Task statement: Each line below is to be written out in full, exactly as shown.

Data shown:

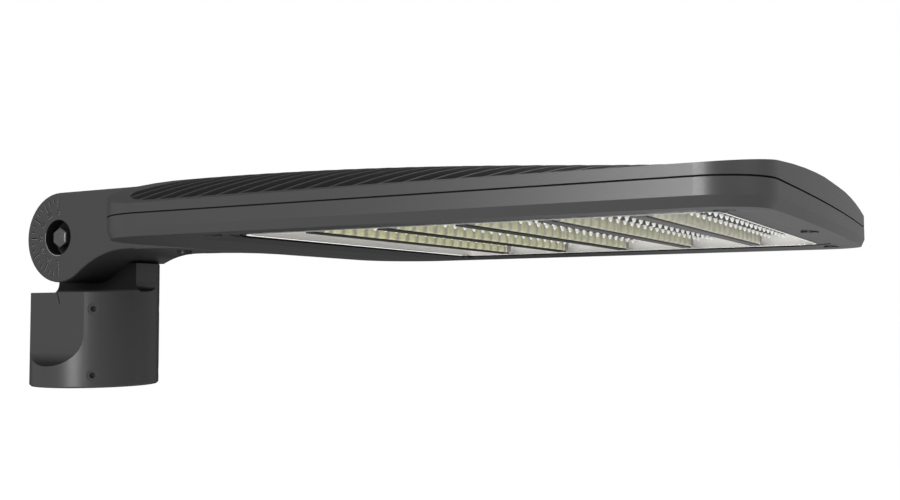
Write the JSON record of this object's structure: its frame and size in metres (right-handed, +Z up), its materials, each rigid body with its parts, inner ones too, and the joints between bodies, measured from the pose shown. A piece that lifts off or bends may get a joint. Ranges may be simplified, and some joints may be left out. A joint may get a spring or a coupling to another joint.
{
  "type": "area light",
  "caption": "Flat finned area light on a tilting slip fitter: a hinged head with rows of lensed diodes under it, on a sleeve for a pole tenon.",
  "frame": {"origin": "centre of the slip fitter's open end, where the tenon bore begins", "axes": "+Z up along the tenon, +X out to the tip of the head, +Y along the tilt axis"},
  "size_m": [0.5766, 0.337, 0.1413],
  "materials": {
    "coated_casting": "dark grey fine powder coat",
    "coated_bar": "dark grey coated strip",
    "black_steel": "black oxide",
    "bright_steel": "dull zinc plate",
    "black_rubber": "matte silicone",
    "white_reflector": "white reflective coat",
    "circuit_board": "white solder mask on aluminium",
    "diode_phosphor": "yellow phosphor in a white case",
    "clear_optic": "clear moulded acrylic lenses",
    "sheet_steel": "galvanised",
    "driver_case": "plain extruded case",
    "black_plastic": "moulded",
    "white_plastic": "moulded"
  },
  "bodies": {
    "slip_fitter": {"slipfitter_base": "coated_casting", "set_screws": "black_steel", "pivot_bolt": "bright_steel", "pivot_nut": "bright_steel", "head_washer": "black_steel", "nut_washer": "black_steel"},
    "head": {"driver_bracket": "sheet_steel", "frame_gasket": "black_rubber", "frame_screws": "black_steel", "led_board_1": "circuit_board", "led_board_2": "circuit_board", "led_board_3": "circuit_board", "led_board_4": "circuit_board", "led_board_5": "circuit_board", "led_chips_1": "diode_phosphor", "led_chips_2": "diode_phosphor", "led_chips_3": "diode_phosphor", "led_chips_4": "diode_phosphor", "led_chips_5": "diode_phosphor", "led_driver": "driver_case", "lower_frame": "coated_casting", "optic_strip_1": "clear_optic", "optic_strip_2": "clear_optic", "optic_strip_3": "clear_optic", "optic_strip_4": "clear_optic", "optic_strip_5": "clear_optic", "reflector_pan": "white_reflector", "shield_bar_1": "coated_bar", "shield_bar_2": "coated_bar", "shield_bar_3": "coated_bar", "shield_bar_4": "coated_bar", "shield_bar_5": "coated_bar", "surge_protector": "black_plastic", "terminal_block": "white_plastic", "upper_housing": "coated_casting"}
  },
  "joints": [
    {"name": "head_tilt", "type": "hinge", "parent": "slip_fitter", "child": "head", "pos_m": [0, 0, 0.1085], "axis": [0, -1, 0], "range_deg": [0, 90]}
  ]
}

Response to the exercise:
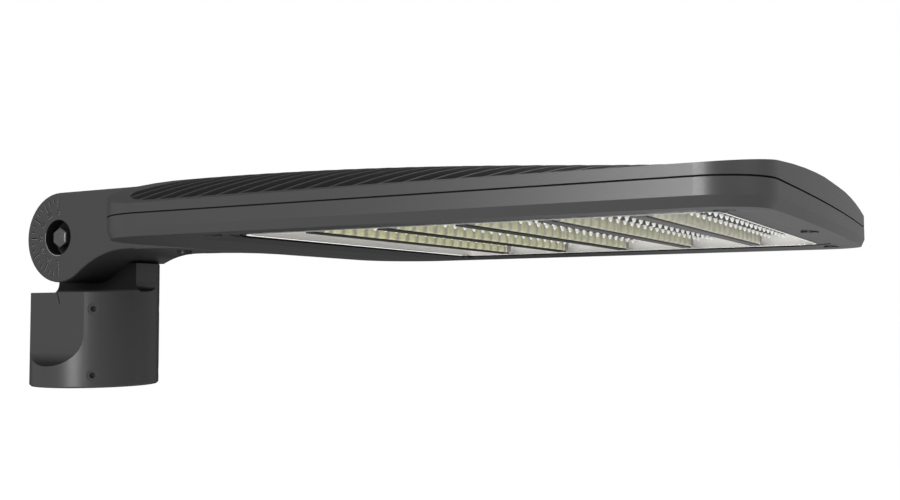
Write the JSON record of this object's structure: its frame and size in metres (right-handed, +Z up), its materials, each rigid body with its parts, inner ones too, and the joints between bodies, measured from the pose shown. A piece that lifts off or bends may get a joint. Ranges may be simplified, and some joints may be left out. A joint may get a spring or a coupling to another joint.
{
  "type": "area light",
  "caption": "Flat finned area light on a tilting slip fitter: a hinged head with rows of lensed diodes under it, on a sleeve for a pole tenon.",
  "frame": {"origin": "centre of the slip fitter's open end, where the tenon bore begins", "axes": "+Z up along the tenon, +X out to the tip of the head, +Y along the tilt axis"},
  "size_m": [0.5766, 0.337, 0.1413],
  "materials": {
    "coated_casting": "dark grey fine powder coat",
    "coated_bar": "dark grey coated strip",
    "black_steel": "black oxide",
    "bright_steel": "dull zinc plate",
    "black_rubber": "matte silicone",
    "white_reflector": "white reflective coat",
    "circuit_board": "white solder mask on aluminium",
    "diode_phosphor": "yellow phosphor in a white case",
    "clear_optic": "clear moulded acrylic lenses",
    "sheet_steel": "galvanised",
    "driver_case": "plain extruded case",
    "black_plastic": "moulded",
    "white_plastic": "moulded"
  },
  "bodies": {
    "slip_fitter": {"slipfitter_base": "coated_casting", "set_screws": "black_steel", "pivot_bolt": "bright_steel", "pivot_nut": "bright_steel", "head_washer": "black_steel", "nut_washer": "black_steel"},
    "head": {"driver_bracket": "sheet_steel", "frame_gasket": "black_rubber", "frame_screws": "black_steel", "led_board_1": "circuit_board", "led_board_2": "circuit_board", "led_board_3": "circuit_board", "led_board_4": "circuit_board", "led_board_5": "circuit_board", "led_chips_1": "diode_phosphor", "led_chips_2": "diode_phosphor", "led_chips_3": "diode_phosphor", "led_chips_4": "diode_phosphor", "led_chips_5": "diode_phosphor", "led_driver": "driver_case", "lower_frame": "coated_casting", "optic_strip_1": "clear_optic", "optic_strip_2": "clear_optic", "optic_strip_3": "clear_optic", "optic_strip_4": "clear_optic", "optic_strip_5": "clear_optic", "reflector_pan": "white_reflector", "shield_bar_1": "coated_bar", "shield_bar_2": "coated_bar", "shield_bar_3": "coated_bar", "shield_bar_4": "coated_bar", "shield_bar_5": "coated_bar", "surge_protector": "black_plastic", "terminal_block": "white_plastic", "upper_housing": "coated_casting"}
  },
  "joints": [
    {"name": "head_tilt", "type": "hinge", "parent": "slip_fitter", "child": "head", "pos_m": [0, 0, 0.1085], "axis": [0, -1, 0], "range_deg": [0, 90]}
  ]
}